Tra terremoto e crisi economica, mancava solo la siccità a rendere ancora più horribilis questo 2012, in Italia e nel Ferrarese. E infatti puntualmente è arrivata, o meglio è sotto osservazione da mesi e comincia a presentare il suo conto, stimato ieri dall’assessore provinciale all’Agricoltura Stefano Calderoni. Un conto che porterà a domandare il riconoscimento dello stato di calamità naturale.
Tra l’agosto del 2011 e il giugno scorso, ha spiegato oggi il presidente del Consorzio bonifiche Franco Dalle Vacche, sul nostro territorio sono caduti solo 303 millimetri di pioggia, il 45% in meno rispetto all’analogo periodo di un anno prima (552), neanche la metà di quelli del 2009-10 (752), la cifra più bassa per lo meno degli ultimi vent’anni. E il problema non è solo questo, perché “se è già capitato che piovesse poco, o in maniera maldistribuita, o che ci fossero sbalzi termici – ha continuato Dalle Vacche –, non è mai accaduto che questi fattori agissero in maniera sinergica”. Insomma, tutti insieme.
Iproblemi legati al clima cominciano infatti a farsi sentire con forza alla fine di aprile, “quando l’abbassamento delle temperature – ricorda Calderoni – danneggiò le colture della mela, della pera e del kiwi, per le quali oggi si registrano crolli del prodotto lordo vendibile anche dell’80%”. La carenza di pioggia dei mesi successivi è stata avvertita dal grano (-20/30% di Plv), ma soprattutto dal mais, che è la vera emergenza sui campi del 2012. “Ci sono luoghi in cui si sfiora il -70% di Plv – ha continuato l’assessore –, e ciò significa in pratica che, a macchia di leopardo, il raccolto è andato perduto: il costo della raccolta supererebbe infatti il guadagno della vendita”.

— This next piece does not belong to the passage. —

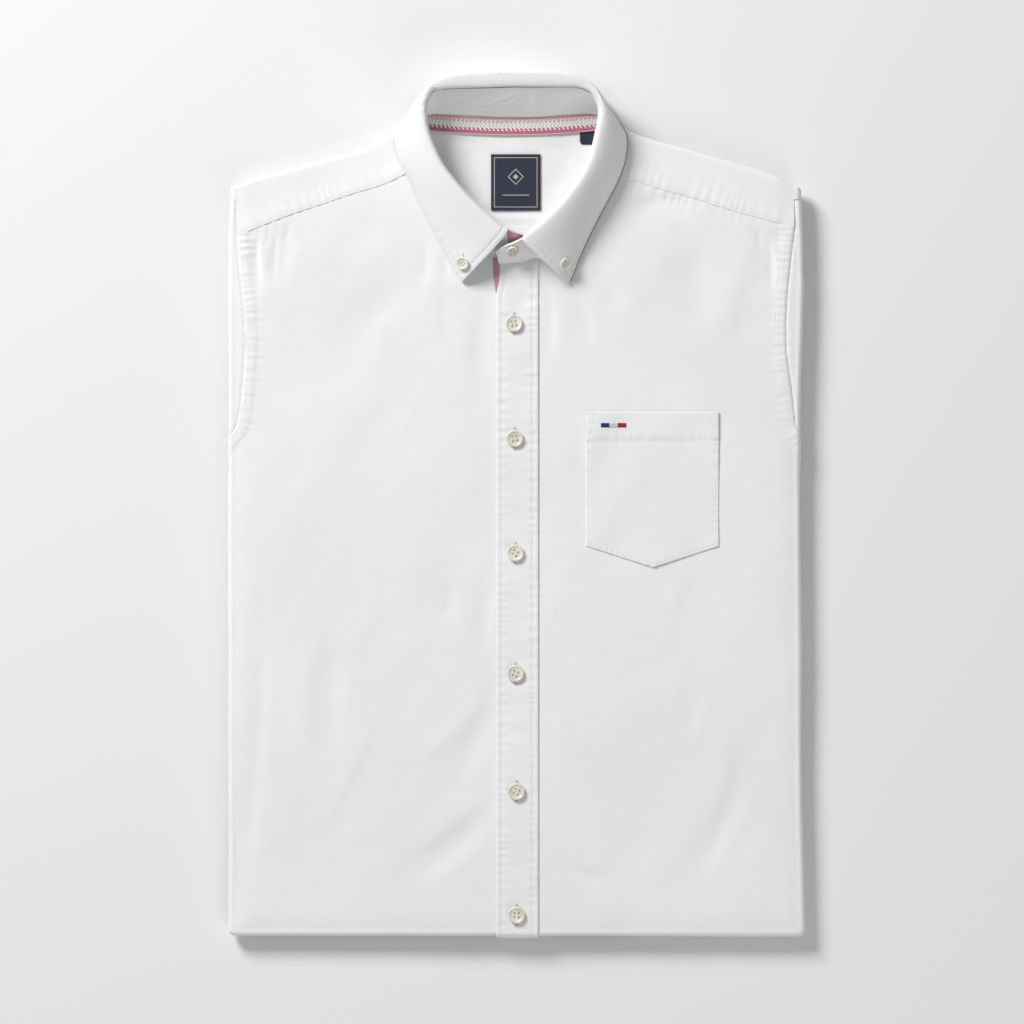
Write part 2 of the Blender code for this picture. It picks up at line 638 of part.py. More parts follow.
def pocket_point(u, v, rise):
    """A point of the pocket: u across from -1 to 1, v down from 0 at the hem's edge to 1."""
    x = POCKET_LEFT + (POCKET_RIGHT - POCKET_LEFT) * (u + 1) / 2
    if x < POCKET_TIP[0]:
        share = (x - POCKET_LEFT) / (POCKET_TIP[0] - POCKET_LEFT)
    else:
        share = (POCKET_RIGHT - x) / (POCKET_RIGHT - POCKET_TIP[0])
    low = POCKET_SIDE_BOTTOM + (POCKET_TIP[1] - POCKET_SIDE_BOTTOM) * share
    y = POCKET_TOP + (low - POCKET_TOP) * v
    return (x, y, top_height(x, y) + rise)


def build_pocket():
    """The pointed chest pocket, its hem band a little prouder, and the bar sewn to the hem."""
    hem = (POCKET_TOP - POCKET_HEM) / (POCKET_TOP - POCKET_SIDE_BOTTOM)
    tip_share = (POCKET_TIP[0] - POCKET_LEFT) / (POCKET_RIGHT - POCKET_LEFT) * 2 - 1
    across = [-1, -0.66, -0.33, tip_share, 0.33, 0.66, 1]
    rows = [(1.0, 0.0), (0.8, 0.0), (0.6, 0.0), (0.4, 0.0), (hem + 0.02, 0.0), (hem, 0.5),
            (0.1, 0.6), (0.0, 0.5)]
    points = [[pocket_point(u, v, LAYER_GAP + CLOTH + proud) for u in across]
              for v, proud in rows]
    cloth_sheet("pocket", points, CLOTH)
    flat_patch("flag_bar", (65.5, 85.0), (61.9, 65.6), (3, 1),
               lambda x, y: top_height(x, y) + LAYER_GAP + CLOTH + 0.6 + 1.35, 1.0, "flag")


def surface_under(item, x, y):
    """The place and outward direction of a solid's upper face below a point."""
    graph = bpy.context.evaluated_depsgraph_get()
    tree = BVHTree.FromObject(item, graph)
    place, normal, _, _ = tree.ray_cast(Vector((x, y, 100)) * MM, Vector((0, 0, -1)))
    return place, normal


def build_button(name, item, x, y, radius, height, lift):
    """A turned four-hole button that lies on a solid, tilted with its face."""
    place, normal = surface_under(item, x, y)
    profile = ((0.0, 0.0), (0.76, 0.0), (1.0, 0.5), (0.88, 1.0), (0.64, 0.74), (0.0, 0.72))
    turned = bmesh.new()
    previous = None
    for r, z in profile:
        vertex = turned.verts.new((r * radius * MM, 0, z * height * MM))
        if previous:
            turned.edges.new((previous, vertex))
        previous = vertex
    bmesh.ops.spin(turned, geom=turned.verts[:] + turned.edges[:], cent=(0, 0, 0),
                   axis=(0, 0, 1), angle=2 * math.pi, steps=BUTTON_SEGMENTS,
                   use_duplicate=False)
    bmesh.ops.remove_doubles(turned, verts=turned.verts, dist=1e-6)
    bmesh.ops.recalc_face_normals(turned, faces=turned.faces)
    mesh = bpy.data.meshes.new(name)
    turned.to_mesh(mesh)
    turned.free()
    turn = normal.to_track_quat("Z", "Y").to_matrix().to_4x4()
    spot = Matrix.Translation(place + normal * (lift * MM))
    button = new_object(name, mesh, "button")
    holes = bmesh.new()
    for sx in (-1, 1):
        for sy in (-1, 1):
            shift = Matrix.Translation((sx * HOLE_OFFSET * radius / BUTTON_RADIUS * MM,
                                        sy * HOLE_OFFSET * radius / BUTTON_RADIUS * MM,
                                        height * MM / 2))
            bmesh.ops.create_cone(holes, cap_ends=True, segments=6,
                                  radius1=HOLE_RADIUS * radius / BUTTON_RADIUS * MM,
                                  radius2=HOLE_RADIUS * radius / BUTTON_RADIUS * MM,
                                  depth=3 * height * MM, matrix=shift)
    holes_mesh = bpy.data.meshes.new(f"{name}_holes")
    holes.to_mesh(holes_mesh)
    holes.free()
    cutter = bpy.data.objects.new(f"{name}_holes", holes_mesh)
    cutter.hide_render = True
    cutter.display_type = "WIRE"
    bpy.data.collections["cutters"].objects.link(cutter)
    for part in (button, cutter):
        part.data.transform(spot @ turn)
    cut = button.modifiers.new("holes", "BOOLEAN")
    cut.object = cutter
    cut.operation = "DIFFERENCE"
    cut.solver = "EXACT"
    return button


def build_buttons(placket, stand, leaf):
    """The six front buttons, the stand's button and the two on the collar points."""
    for k, (x, y) in enumerate(PLACKET_BUTTONS, start=1):
        build_button(f"button_{k}", placket, x, y, BUTTON_RADIUS, BUTTON_HEIGHT, 0.35)
    build_button("button_stand", stand, *STAND_BUTTON, SMALL_BUTTON_RADIUS,
                 SMALL_BUTTON_HEIGHT, 0.6)
    for side, x, y in COLLAR_BUTTONS:
        build_button(f"button_collar_{side}", leaf, x, y, SMALL_BUTTON_RADIUS,
                     SMALL_BUTTON_HEIGHT, 0.5)


def main():
    """Builds every solid of the folded shirt."""
    remove_scene_objects()
    for name in (COLLECTION_NAME, "cutters"):
        group = bpy.data.collections.new(name)
        bpy.context.scene.collection.children.link(group)
    build_folded_layers()
    build_front("front_right", -1, ARMHOLE_RIGHT, YOKE_SEAM_RIGHT)
    build_front("front_left", 1, ARMHOLE_LEFT, YOKE_SEAM_LEFT)
    build_yoke()
    build_inner_yoke()
    build_sleeve("sleeve_right", -1, ARMHOLE_RIGHT)
    build_sleeve("sleeve_left", 1, ARMHOLE_LEFT)
    placket = build_placket()
    build_button_band()
    stand = build_stand()
    leaf = build_leaf()
    build_neck_trims()
    build_pocket()
    build_buttons(placket, stand, leaf)
    for item in bpy.data.objects:
        item.data.transform(Matrix.Translation(Vector(FRAME_SHIFT) * MM))


main()
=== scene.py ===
"""Folded dress shirt, lying face up: cloth, stitching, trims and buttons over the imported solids."""

import logging
import math
from dataclasses import dataclass, field
from enum import Enum
from functools import cached_property

import bmesh
import bpy
import numpy as np
from mathutils import Matrix, Vector


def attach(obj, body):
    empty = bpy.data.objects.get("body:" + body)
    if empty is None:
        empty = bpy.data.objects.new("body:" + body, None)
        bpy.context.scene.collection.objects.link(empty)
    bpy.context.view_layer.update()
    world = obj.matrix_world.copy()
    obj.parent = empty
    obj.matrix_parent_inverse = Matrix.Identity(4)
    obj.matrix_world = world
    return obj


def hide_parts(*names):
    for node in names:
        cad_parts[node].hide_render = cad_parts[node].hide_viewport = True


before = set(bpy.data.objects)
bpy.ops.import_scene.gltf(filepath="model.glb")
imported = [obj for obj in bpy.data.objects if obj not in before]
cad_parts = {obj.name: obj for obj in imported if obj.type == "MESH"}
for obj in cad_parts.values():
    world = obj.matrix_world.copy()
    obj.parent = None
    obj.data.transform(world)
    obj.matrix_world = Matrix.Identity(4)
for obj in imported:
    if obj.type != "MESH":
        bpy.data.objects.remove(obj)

LOG = logging.getLogger("folded_shirt")
MM = 0.001
PER_METRE = 1000.0
Table = tuple[tuple[float, ...], ...]
Array = np.ndarray

# Moves the outline's middle onto the origin, in millimetres.
FRAME_SHIFT = np.array([0.45, -0.66, 0.0])

# How many steps the random values run before they repeat.
LATTICE = 61

# How deep the turned-down edges of a shown sheet are, in millimetres.
RIM = 0.75


class Held(Enum):
    """How a sheet of cloth lies."""

    FOLDED = "folded"
    LAID = "laid"


class Slot(Enum):
    """Names for material slots, passed to the trims but not used."""

    CLOTH = "shirt_cloth"
    TAPE = "contrast_tape"
    LABEL = "woven_label"
    FLAG = "flag_stitch"
    BUTTON = "button"


def table_at(table: Table, value: Array | float) -> Array:
    """Looks a value up in a two-column table.

    Args:
        table: Rows of place and value, in rising order of place.
        value: Where to look, one number or an array.

    Returns:
        The straight-line value between the table's rows.
    """
    return np.interp(value, [row[0] for row in table], [row[1] for row in table])


def soft_table_at(table: Table, value: Array | float, reach: float = 5.0) -> Array:
    """Looks a value up in a two-column table with its corners rounded off.

    Args:
        table: Rows of place and value, in rising order of place.
        value: Where to look, one number or an array.
        reach: How far from each corner the rounding starts.

    Returns:
        The rounded value.
    """
    weights = {-1.0: 1, -0.5: 2, 0.0: 2, 0.5: 2, 1.0: 1}
    return sum(share * table_at(table, np.asarray(value) + shift * reach)
               for shift, share in weights.items()) / sum(weights.values())


def smoothstep(value: Array | float) -> Array:
    """Eases a value from 0 to 1 with level ends.

    Args:
        value: One number or an array.

    Returns:
        The eased value, 0 below 0 and 1 above 1.
    """
    t = np.clip(value, 0.0, 1.0)
    return t * t * (3 - 2 * t)


def smooth_path(rows: Array, count: int) -> Array:
    """Follows a Catmull-Rom curve through a table's rows.

    Args:
        rows: The table, one station a row.
        count: How many points to return.

    Returns:
        An array of count rows, evenly spaced by station.
    """
    rows = np.asarray(rows, float)
    padded = np.vstack([2 * rows[0] - rows[1], rows, 2 * rows[-1] - rows[-2]])
    at = np.linspace(0, len(rows) - 1, count)
    k = np.minimum(at.astype(int), len(rows) - 2)
    t = (at - k)[:, None]
    p0, p1, p2, p3 = padded[k], padded[k + 1], padded[k + 2], padded[k + 3]
    return 0.5 * (2 * p1 + (p2 - p0) * t + (2 * p0 - 5 * p1 + 4 * p2 - p3) * t**2
                  + (3 * p1 - p0 - 3 * p2 + p3) * t**3)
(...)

Si pone dunque il problema di cosa fare di questo mais inutilizzabile a fini alimentari, “in cui le pannocchie e le granelle – ha raccontato sempre oggi il presidente di Confagricoltura Nicola Gherardi – non si sono sviluppate. C’è la possibilità di utilizzarlo nelle centrali a biogas, e ieri abbiamo fatto una prova a Bando”, ma non è detto che questa possibilità renda sostenibile il costo della raccolta.
Un conto più preciso dei danni sarà fatto solo a fine stagione, verso settembre-ottobre, quando bisognerà individuare i perimetri entro cui il calo del Plv è stato superiore al 30%, condizione imprescindibile per beneficiare del riconoscimento dello stato di calamità, per quanto questo fondo sia “ormai senza risorse” secondo Gherardi. Calderoni, tuttavia, ha parlato di un danno che “non si discosterà dai 200 milioni”: sommato ai 150 causati dal terremoto (http://www.estense.com/?p=231176) significa la perdita della metà del Plv provinciale, pari a circa 700 milioni. Se a questo si aggiungono ancora i maggiori costi per gasolio e fitofarmaci e il pagamento dell’Imu, l’obiettivo da porsi, ha concluso l’assessore, è “evitare che qualcuno non ce la faccia ad arrivare a fine anno”.
E il ridimensionamento del settore si rifletterà ovviamente sull’indotto, come ha fatto presente sempre stamani Confcooperative: ci saranno meno prodotti da stoccare, dunque saranno necessari meno lavoratori, e le stesse cooperative già immaginano la difficoltà che gli agricoltori incontreranno nel pagarle.